Understanding how synchronous machines work, their advantages, and their unique considerations enables you to harness their full potential in your projects or workplace.
Frequently Asked Questions (FAQs)
What is the main difference between synchronous and asynchronous (induction) machines?
Synchronous machines run at a constant speed that matches the supply frequency, known as synchronous speed. In contrast, induction machines (asynchronous) operate at a speed slightly less than the supply frequency due to slip.
Can a synchronous motor start on its own?
No, a synchronous motor cannot self-start. It requires an auxiliary starting method, such as damper windings or an external motor, to bring the rotor close to synchronous speed before it locks in with the stator’s magnetic field.

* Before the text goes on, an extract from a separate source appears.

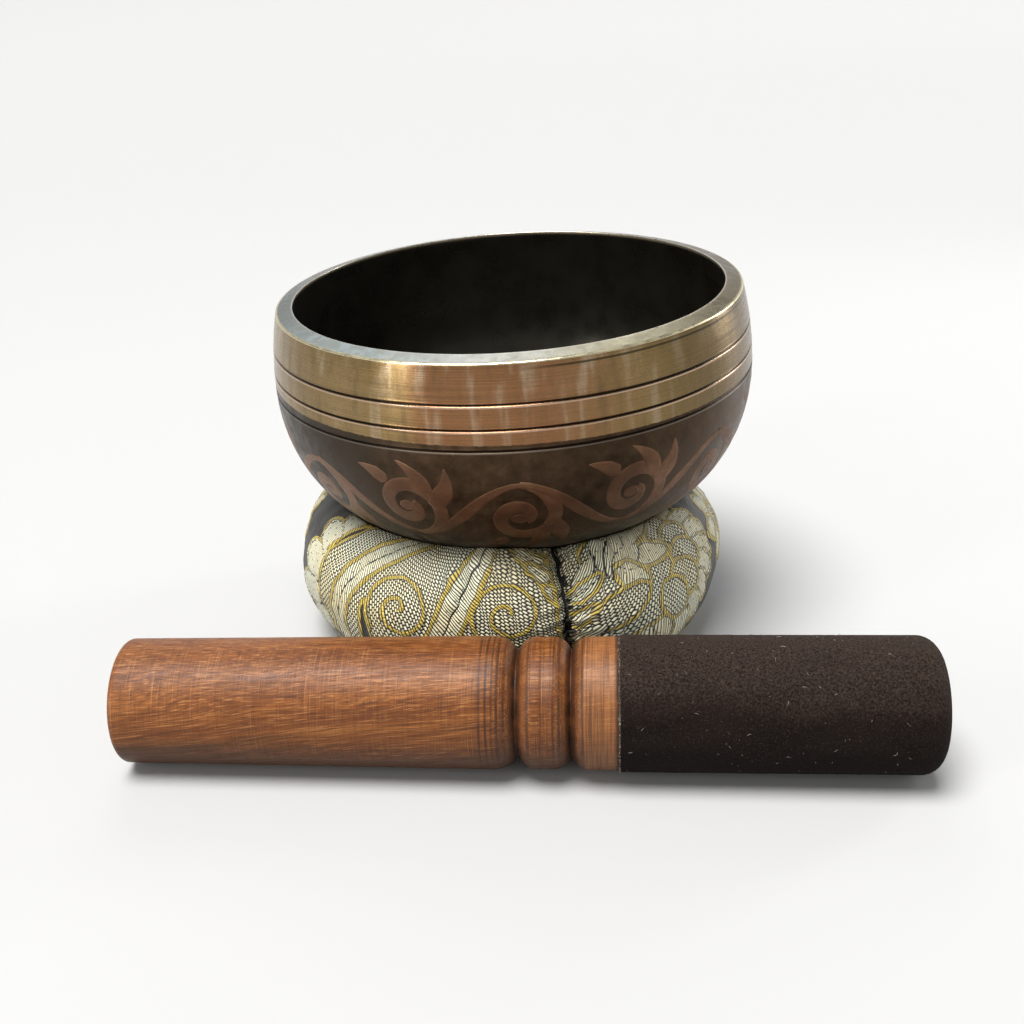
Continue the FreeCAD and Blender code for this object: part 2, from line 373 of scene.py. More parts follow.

Why are synchronous machines important in power generation?
Synchronous generators (alternators) are crucial because they can deliver electricity at a controlled frequency and voltage. They also help regulate the grid’s power factor and maintain voltage stability, which is essential for efficient power distribution.
How does excitation affect the performance of a synchronous machine?
Changing the rotor excitation (the DC supply to the rotor winding) influences the machine’s power factor and terminal voltage. Over-excitation lets the machine provide reactive power (useful for voltage support), while under-excitation absorbs it.
What happens if a synchronous machine falls out of synchronism?
When a synchronous machine loses synchronism, its rotor no longer follows the rotating magnetic field. This can cause severe vibrations, unwanted electrical currents, and may damage both the machine and connected systems. The machine should be safely disconnected and inspected before restarting.
Synchronous machines might seem complex at first, but understanding their basic operation and significance will help you appreciate why they’re such a fundamental part of our electrical ecosystem. Whether you’re designing, operating, or simply interested in how our world is powered, synchronous machines are a topic worth mastering!